The Drone Debate, Encapsulated

When I went to Georgetown University over 20 years ago, I felt the standards for hiring and retaining faculty were relatively high. If you need any evidence that they’ve slipped–badly–you need only read this piece by GU faculty member Christine Fair:

Finally, no forensic experts have been employed to verify claims about injuries to discern if they comport with ballistics and weapon effects associated with drone-delivered munitions. Given that trauma, injury and death can be attributed to terrorist attacks and Pakistani conventional military operations, this form of verification is critical. But we can conclude for several reasons that drones are the best alternative, once the United States (with the collusion of Pakistan agencies in many cases) decides that a person is to be killed.

Try as I might after a lengthy search, I just couldn’t come up with any “ballistics and weapon effects” reports from WWII, Korea, Vietnam or Desert Storm to verify that casaulties caused by “alleged” US military action were, in fact, caused by US military action…so I guess we’ll just have to list the hundreds of thousands of deaths and injuries from those wars as being “Cause unknown”.

I also love how she never talks about the Obama administration’s employment of so-called “signature strikes”, which are this war’s equivalent of the Vietnam-era “free fire zone”.

The level of intellectual and academic dishonesty in this and other such drivel written by Fair should cause her to lose her job…but I’m not holding my breath.

Conor Friedersdorf over at the Atlantic has a more clear-headed view of what’s going on here:

The phrase “surgical drone strike” is handy for naming U.S. actions without calling up images of dead, limb-torn innocents with flesh scorched from the missile that destroyed the home where they slept or burned up the car in which they rode. The New America Foundation, which systematically under-counts these innocents, says there have been at least 152 and many as 192 killed since 2004. The Bureau of Investigative Journalism puts the civilian death figure at between 474 and 881 killed. Either way, would “surgical” strikes kill innocents on that scale in a region with just 2 percent of Pakistan’s population? Using data that undercounts innocents killed, The New America Foundation reports that 85 percent of Pakistanis killed in drone strikes are “militants,” while 15 percent are civilians or unknown. What do you think would happen to a surgeon that accidentally killed 15 in 100 patients? Would colleagues would call him “surgical” in his precision?

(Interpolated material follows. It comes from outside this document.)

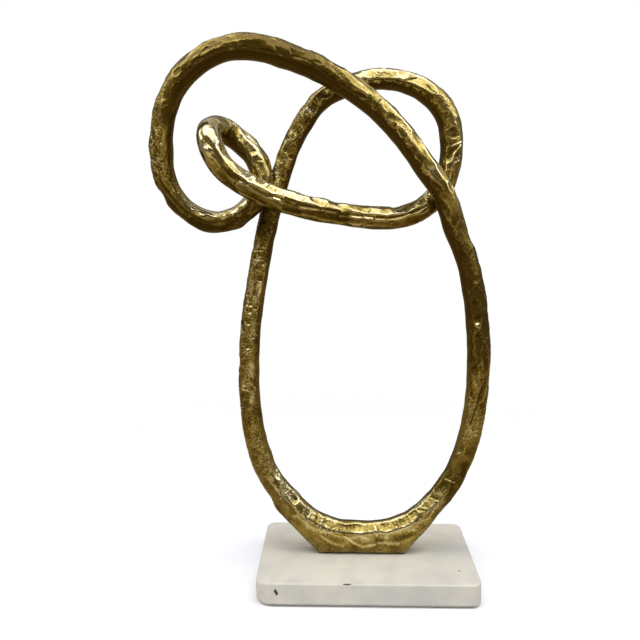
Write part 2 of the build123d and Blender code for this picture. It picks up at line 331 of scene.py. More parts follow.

I was a CIA military analyst for many years, and I did bomb damage assessment during Desert Storm and military targeting support packages for other operations. So unlike Fair, I actually know something about this business. So here are some facts.

The journalists, human rights experts and others she and a small coterie of inside-the-Beltway “Drone War” proponents denigrate on a daily basis are in fact the only ones who’ve made a real, reasonably systematic effort to document the effects–human and political–of America’s drone strikes in the region. They use the same techniques to interview witnesses that NGO’s have used for decades–including the UN. The same techniques, by the way, that the CIA and other intelligence agencies routinely use to get information from defectors and emigres.

Fair also claims that drones are “the best alternative” in the region. Best alternative to what? The “best alternative to actually coming up with a CT strategy that actually works? Maybe one that would stop a future Nidal Hassan or Najibullah Zazi?